At Sunday night’s 74th annual Golden Globe Awards, Hollywood’s finest gathered to toast the best in TV and film. Hosted by The Tonight Show‘s Jimmy Fallon, replaced professional bad boy Ricky Gervais as host, proved to be full of surprises. The show was still offbeat and noisy enough to keep its reputation as the more fun, more real alternative to the Academy Awards.
There was the briefest film-clip tribute to the late Carrie Fisher and her late mother, Debbie Reynolds which is unusual for the usual fun, night of laughs that usually permeate the Globes.
The evening began with a star-studded filmed production number that took off on “La La Land” and ended with Fallon and BFF Justin Timberlake waltzing into the stars;
It was the last big awards show before the Age of Trump, and Fallon took his shots at the President-elect, describing the Globes as “one of the few places left where America still honors the popular vote.”

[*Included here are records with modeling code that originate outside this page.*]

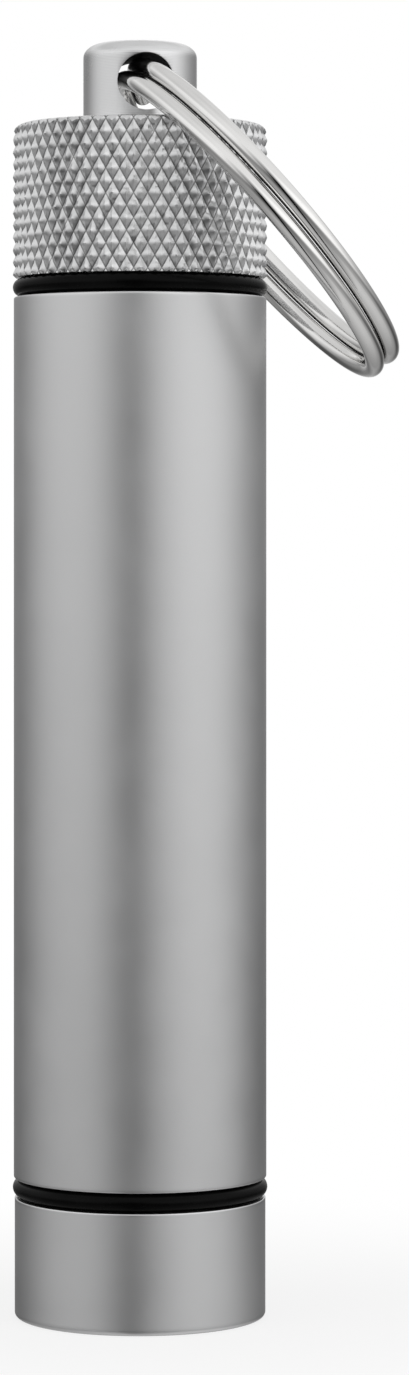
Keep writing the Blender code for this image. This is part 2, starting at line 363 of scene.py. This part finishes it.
# Painted shade lines in the knurls' grooves, and rubbed tips, by shares of the way from groove to tip
knurlShadeAndWear = {
    "grooveShade": (0.16, 0.03),
    "grooveShadeColour": (0.05, 0.05, 0.05),
    "grooveShadeShare": 0.65,
    "grooveShadeTone": 0.9,
    "rubbed": (0.6, 0.9),
    "rubbedTone": 0.3,
    "gripTone": 0.15,  # the grip is darker and more polished than the rest
    "gripPolish": 0.09,
    "fadeBelow": 0.0001,
    "fadeInwards": 0.0003,
}


# Where the painted shade lies on the cross hole's wall
def holeShadeMask(x, z, radius, hole):
    fromHole = ((x - hole["place"].x) ** 2 + (z - hole["place"].z) ** 2) ** 0.5
    wall = [hole["radius"] + gap for gap in holeShade["offWall"]]
    post = [hole["depth"] + gap for gap in holeShade["offPost"]]
    paintedShade = fromHole.between(*wall) * radius.between(*post)
    return paintedShade * (z - hole["place"].z).between(*holeShade["offMiddle"])


# The knurled grip, the painted shade lines in its grooves, and its rubbed tips
def knurlMasks(maker, x, y, z, radius, knurl):
    around = maker.node("ShaderNodeMath", {"operation": "ARCTAN2"}, {0: x, 1: y})
    column = around * (knurl["columns"] / math.tau)
    row = (z - knurl["middle"]) / knurl["rowHeight"]
    rise = abs((column + row).sum("FLOORED_MODULO", column + row, 2.0) - 1)
    fall = abs((column - row).sum("FLOORED_MODULO", column - row, 2.0) - 1)
    fromGroove = rise.sum("MINIMUM", rise, fall)
    grip = z.between(knurl["low"] - knurlShadeAndWear["fadeBelow"], knurl["low"])
    grip = grip * radius.between(knurl["inner"], knurl["inner"] + knurlShadeAndWear["fadeInwards"])
    # painted shade along the floors of the grooves
    grooveShade = fromGroove.between(*knurlShadeAndWear["grooveShade"]) * grip
    rubbed = fromGroove.between(*knurlShadeAndWear["rubbed"]) * grip
    return grip, grooveShade, rubbed


# Blasted and anodised outside, bright rubbed edges at the given heights, turned lines inside, and painted
# shade in the cross hole and in the knurls' grooves
def aluminiumMaterial(name, edges, insideRadius, hole=None, knurl=None, lighter=0.0):
    material, maker, shader = newMaterial(name, {"Metallic": 1.0})
    place = maker.node("ShaderNodeTexCoord", {}, {}, 3)
    x, y, z = [maker.node("ShaderNodeSeparateXYZ", {}, {0: place}, axis) for axis in range(3)]
    radius = (x * x + y * y) ** 0.5
    inside = radius.between(insideRadius + aluminium["turnedEdge"], insideRadius)
    turnedFace = inside.sum("MAXIMUM", inside, z.between(*aluminium["turnedBase"]))
    cloud = addNoise(maker, place, 1 / aluminium["cloud"], 3.0)
    grain = addNoise(maker, place, 1 / aluminium["grain"], 2.0, 0.6)
    worn = 0.0
    for edge in edges:
        worn = worn + abs(z - edge).between(aluminium["worn"], 0.0)
    tone = 0.5 + lighter + (cloud - 0.5) * aluminium["cloudTone"]
    tone = tone + (grain - 0.5) * aluminium["grainTone"] + worn * aluminium["wornTone"]
    rough = aluminium["roughness"] + (cloud - 0.5) * aluminium["cloudRough"]
    rough = rough - worn * aluminium["wornPolish"] - turnedFace * aluminium["turnedPolish"]
    if knurl:
        grip, grooveShade, rubbed = knurlMasks(maker, x, y, z, radius, knurl)
        tone = tone - grip * knurlShadeAndWear["gripTone"]
        tone = tone - grooveShade * knurlShadeAndWear["grooveShadeTone"] + rubbed * knurlShadeAndWear["rubbedTone"]
        rough = rough - grip * knurlShadeAndWear["gripPolish"]
    colour = mixColours(maker, tone, aluminium["dark"], aluminium["light"])
    if hole:
        # painted shade on the upper half of the cross hole's wall
        paintedShade = holeShadeMask(x, z, radius, hole)
        colour = mixColours(maker, paintedShade, colour, holeShade["colour"])
        rough = rough + paintedShade * holeShade["rough"]
        plug(shader, Metallic=1.0 - paintedShade)
    if knurl:
        # painted shade lines in the knurls' grooves
        colour = mixColours(maker, grooveShade * knurlShadeAndWear["grooveShadeShare"], colour, knurlShadeAndWear["grooveShadeColour"])
    plug(shader, Base_Color=colour, Roughness=rough)
    lines = (z + radius) * (math.tau / aluminium["turnedPitch"])
    turned = maker.node("ShaderNodeMath", {"operation": "SINE"}, {0: lines})
    height = grain * (1 - turnedFace) * aluminium["grainHeight"]
    plugHeight(maker, shader, height + turned * turnedFace * aluminium["turnedHeight"])
    return material


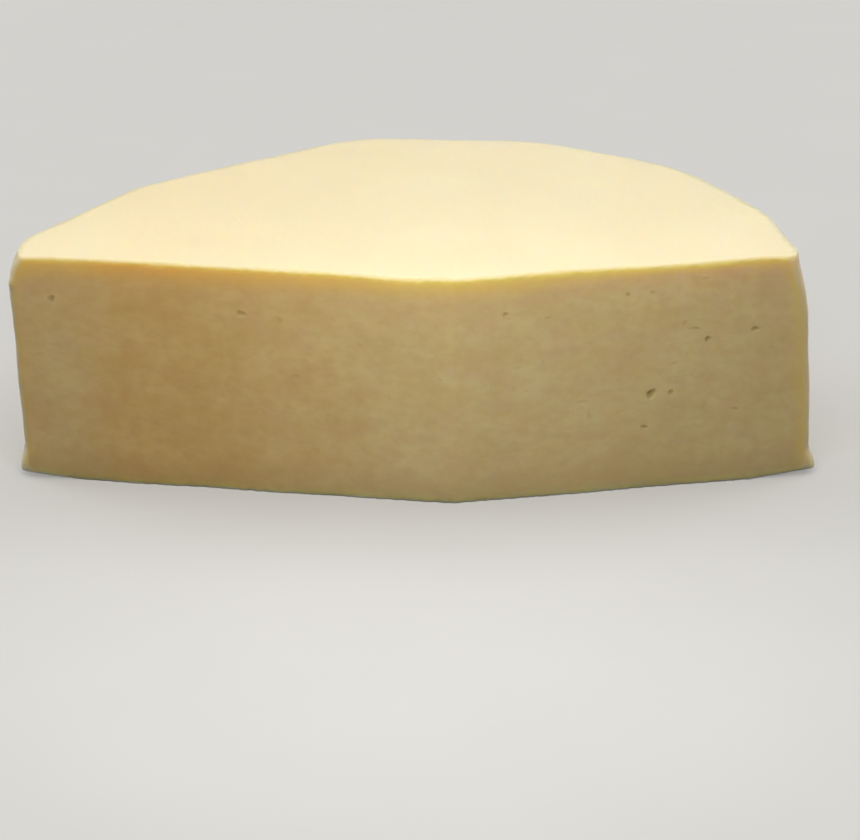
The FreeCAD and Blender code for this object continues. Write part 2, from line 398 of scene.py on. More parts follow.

As for the winners, sweeping the movie awards was the critically-acclaimed musical La La Land, which broke the record for most wins by any one film. It won all seven of the categories it was nominated in, including a Best Actor statuette for Ryan Gosling, Best Actress for Emma Stone and Best Director and Best Screenplay for Damian Chazelle.
Other winners in the movie categories were:
Best Actor in a Drama: Casey Affleck, Manchester by the Sea
Best Actress in a Drama: Isabelle Huppert. Elle
Best Supporting Actor in a Motion Picture: Aaron Taylor-Johnson, Nocturnal Animals
Best Supporting Actress in a Motion Picture: Viola Davis, Fences
Best Motion Picture – Drama, Moonlight
Best Animated Film: Zootopia
For television, the series Atlanta won for Best Series, comedy, or musical, Billy Bob Thornton won the Best Actor Golden Globe for Goliath. For for Best Actress, miniseries or TV movie, Sarah Paulson won for playing Marsha Clark The People v. O.J. Simpson: American Crime Story, which also took home the award for Best Miniseries or TV movie.
Tracee Ellis Ross won the award for Best Actress, comedy or musical for Black-ish in which she said “This is for all the women, women of color, and colorful people, whose stories, ideas and thoughts are not always considered worthy and valid and important. But I want you to know that I see you. We see you.”
Donald Glover took home the award for Best Actor, comedy or musical for Atlanta as well as Best Performance by an Actor in a Television Series—Musical or Comedy.
“We’re the ones who, kind of, in a weird way, tell a story or a lie to children so they do stuff that we never thought was possible,'” Glover said. “My dad used to tell me every day, ‘You can do anything you want.’ And I remember thinking as a kid in first grade, ‘You’re lying to me.’ But now I do stuff, and he’s like,’‘I didn’t think that was possible.'”
Meryl Streep was given the Cecil B. DeMille Award for lifetime achievement. Streep’s comments aimed towards the current president-elect are now famous. “Hollywood is crawling with outsiders and foreigners, and if you kick us all out, you’ll have nothing to watch except for football and mixed martial arts, which are not arts.” she said “When the powerful use their position to bully others, we all lose.”